Koreans: When and Why Did They Come?

At the end of the 19th century the USA received it\'s first refugees from
Korea, three pro-Japanese activists seeking exile after an unsuccessful attempt
to over throw the government. (Moynihan 45) They were followed by 64 students
between 1890 and 1905 to purse further education in the USA. Between 1902 and
1905, 7,000 Korean immigrants arrived in Hawaii. (Thernstrom) From 1903 to 1905,
65 ships carrying 7,226 Koreans, set sail from Inchon for Honolulu. (Bandon 18)
When each group arrived they settled on a sugar plantation. (Bandon 18) In 1907
the US government refused to recognize the Korean passport. From that point on,
any Korean entering the US had to have a Japanese passport. (Bandon 18) These
developments effectively ended almost all Korean immigration to Hawaii and the
US for forty years.
Many of the Koreans came because of the sugar industry in Hawaii. It was
booming and plantations needed more workers than the native population could
supply. (Moynihan 45) At this time, rumors spread among the plantation owners
that Koreans were more industrious then either the Chinese or the Japanese.
After consulting with the US ambassador to Korea, recruiters became journeying
to the peninsulas. (Moynihan 45)
The Hawaii Sugar Planters Association struck a deal with David Declare,
who was paid five dollars for every laborer he lured to the Hawaiian Islands.
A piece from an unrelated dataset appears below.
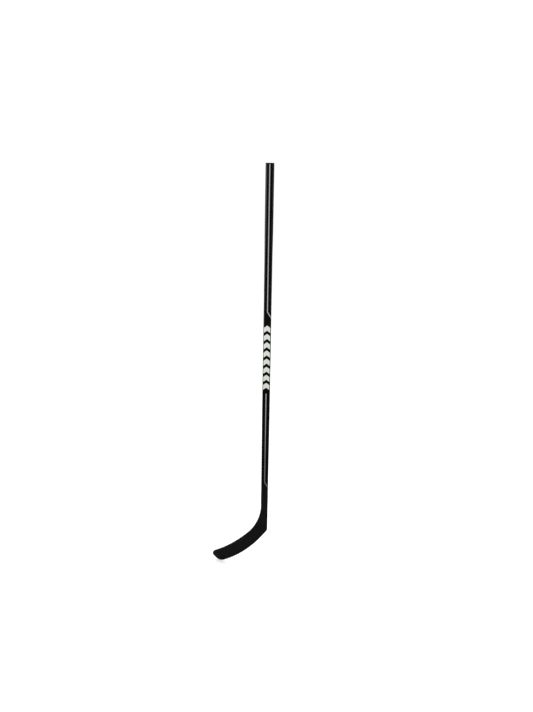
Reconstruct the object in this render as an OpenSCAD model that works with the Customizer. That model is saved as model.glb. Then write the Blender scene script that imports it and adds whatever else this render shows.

(Moynihan 45) Deshler even offered unsuspecting Koreans loans of $100 so they
could travel to Hawaii and get settled. (Moynihan 45)
Despite their distrust of Western ways and people, Koreans of early
1900\'s found terms of migration attractive: a monthly wage of $15, free housing,
health care, English lessons, and the predominately warm Hawaiian climate.
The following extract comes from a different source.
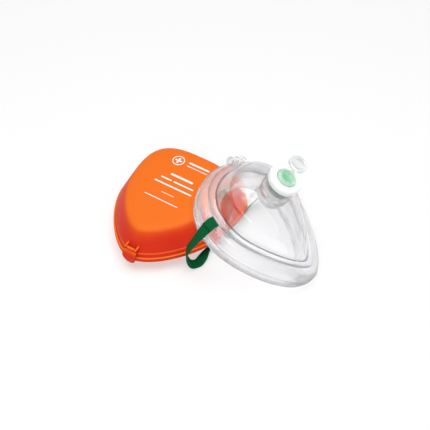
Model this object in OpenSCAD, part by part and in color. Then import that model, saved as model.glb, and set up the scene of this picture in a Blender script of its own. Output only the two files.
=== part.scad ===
// Pocket resuscitation mask with a one-way valve, a head strap and its hard case.
// Millimetres. The case stands on z = 0, centred on its base, with its hinge toward +Y.
// The mask leans on the lid, with its chin end up and its nose end on the table.

/* [Case] */
// length of the rim, from latch tip to hinge edge
case_len = 128.7; // [100:0.1:170]
// width of the rim
case_wid = 113.4; // [80:0.1:150]
// height of the parting line
rim_z = 15; // [8:0.5:30]
// height of the lid above the parting line
lid_h = 28.1; // [15:0.1:60]
// wall thickness of the case
case_wall = 1.8; // [1:0.1:4]
// how far the top face is shifted toward the hinge
top_shift = 4.4; // [0:0.1:12]

/* [Latch] */
// width of the latch flap
latch_wid = 14; // [8:0.5:30]
// radius of the latch pin
latch_pin_r = 0.8; // [0.5:0.1:2]

/* [Mask] */
// length of the dome where it meets the flange
dome_len = 104.8; // [80:0.1:130]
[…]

(Moynihan 45) Recruiters in Korea used the upbeat slogan “The country is open-
go forward,” which portrayed that Hawaii is a land of opportunity. (Moynihan 46)
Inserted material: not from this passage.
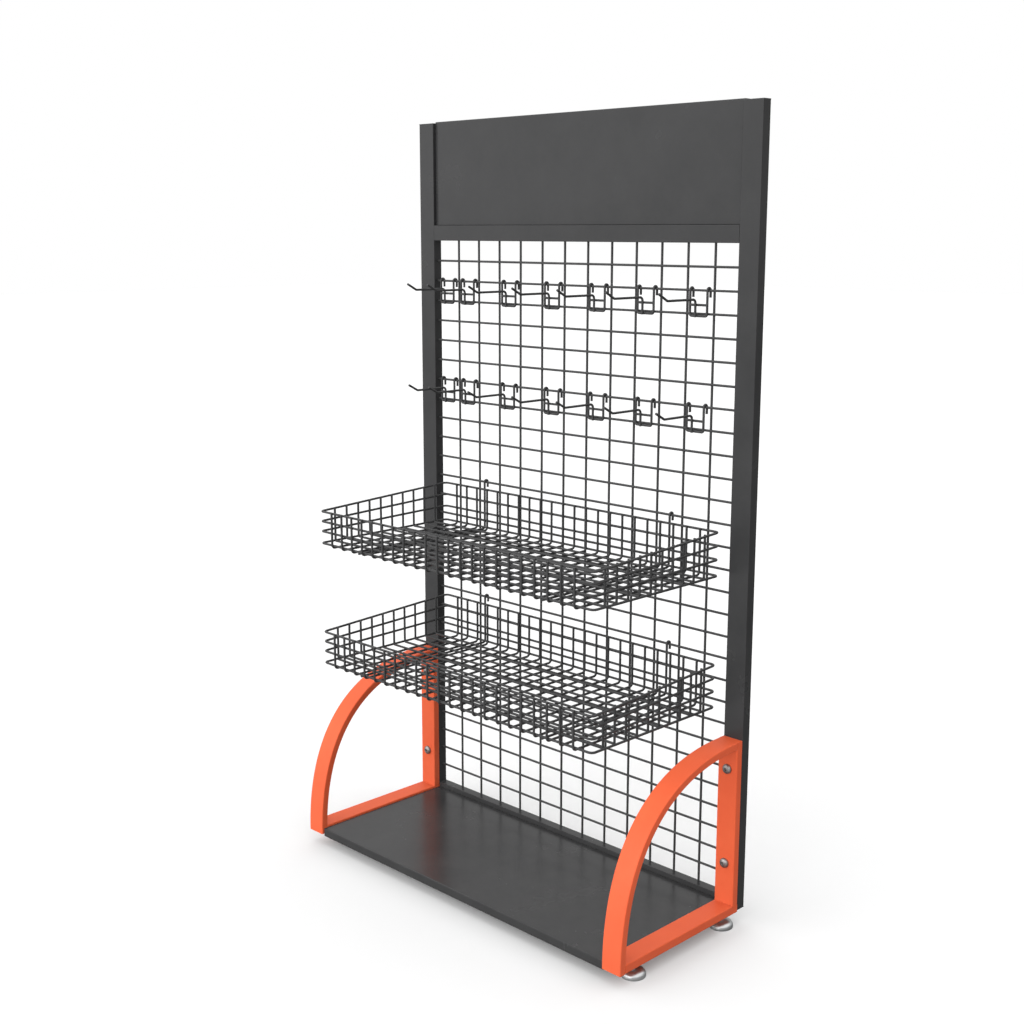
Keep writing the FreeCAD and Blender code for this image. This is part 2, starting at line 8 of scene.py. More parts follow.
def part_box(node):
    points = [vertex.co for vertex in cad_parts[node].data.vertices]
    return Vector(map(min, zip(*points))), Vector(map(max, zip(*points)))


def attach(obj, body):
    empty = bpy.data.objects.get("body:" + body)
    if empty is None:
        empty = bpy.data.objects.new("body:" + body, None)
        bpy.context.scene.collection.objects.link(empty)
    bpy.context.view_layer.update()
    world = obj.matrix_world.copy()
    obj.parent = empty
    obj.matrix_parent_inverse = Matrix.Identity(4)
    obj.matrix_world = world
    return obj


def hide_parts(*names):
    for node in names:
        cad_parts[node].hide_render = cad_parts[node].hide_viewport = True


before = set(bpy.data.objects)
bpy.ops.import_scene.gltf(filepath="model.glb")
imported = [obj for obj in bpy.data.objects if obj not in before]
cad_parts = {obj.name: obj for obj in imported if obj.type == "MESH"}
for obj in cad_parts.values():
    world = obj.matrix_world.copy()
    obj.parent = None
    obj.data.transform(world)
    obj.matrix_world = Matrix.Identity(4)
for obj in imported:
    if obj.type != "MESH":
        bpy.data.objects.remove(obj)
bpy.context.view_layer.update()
print("frame loaded,", len(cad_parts), "nodes")

scene = bpy.context.scene
mm = 0.001
unit = (0.0, 1.0)


# Helpers for node trees of every kind
def newTree(kind, name, inputs, outputs):
    # A group with its sockets, each given as (label, kind)
    tree = bpy.data.node_groups.new(name, kind)
    for way, sockets in (("INPUT", inputs), ("OUTPUT", outputs)):
        for label, socketKind in sockets:
            tree.interface.new_socket(label, in_out=way, socket_type="NodeSocket" + socketKind)
    return tree, tree.nodes.new("NodeGroupInput"), tree.nodes.new("NodeGroupOutput")


def feed(tree, socket, value):
    # Links the output of another node, or sets a plain value
    if isinstance(value, bpy.types.NodeSocket):
        tree.links.new(value, socket)
    else:
        socket.default_value = value


def addNode(tree, kind, values=None, **settings):
    made = tree.nodes.new(kind)
    for label, value in settings.items():
        setattr(made, label, value)
    for label, value in (values or {}).items():
        feed(tree, made.inputs[label], value)
    return made


def addMath(tree, operation, *values):
    made = addNode(tree, "ShaderNodeMath", dict(enumerate(values)), operation=operation)
    return made.outputs[0]


def addRange(tree, value, before, after):
    made = addNode(tree, "ShaderNodeMapRange", {
        "Value": value, "From Min": before[0], "From Max": before[1],
        "To Min": after[0], "To Max": after[1]})
    return made.outputs["Result"]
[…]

Like the Chinese and Japanese who were before the Koreans, found plantation
life hard an unrewarding. (Moynihan 47) The immigrants were drained by 10-hour
work days and 6-day work weeks. (Moynihan 48) Their exhaustion was not related
by conditions on the plantation, which in variably included squalid housing,
isolation and poor food. (Moynihan 48) One person described his experience as

"I got up at four-thirty in the morning and made my breakfast.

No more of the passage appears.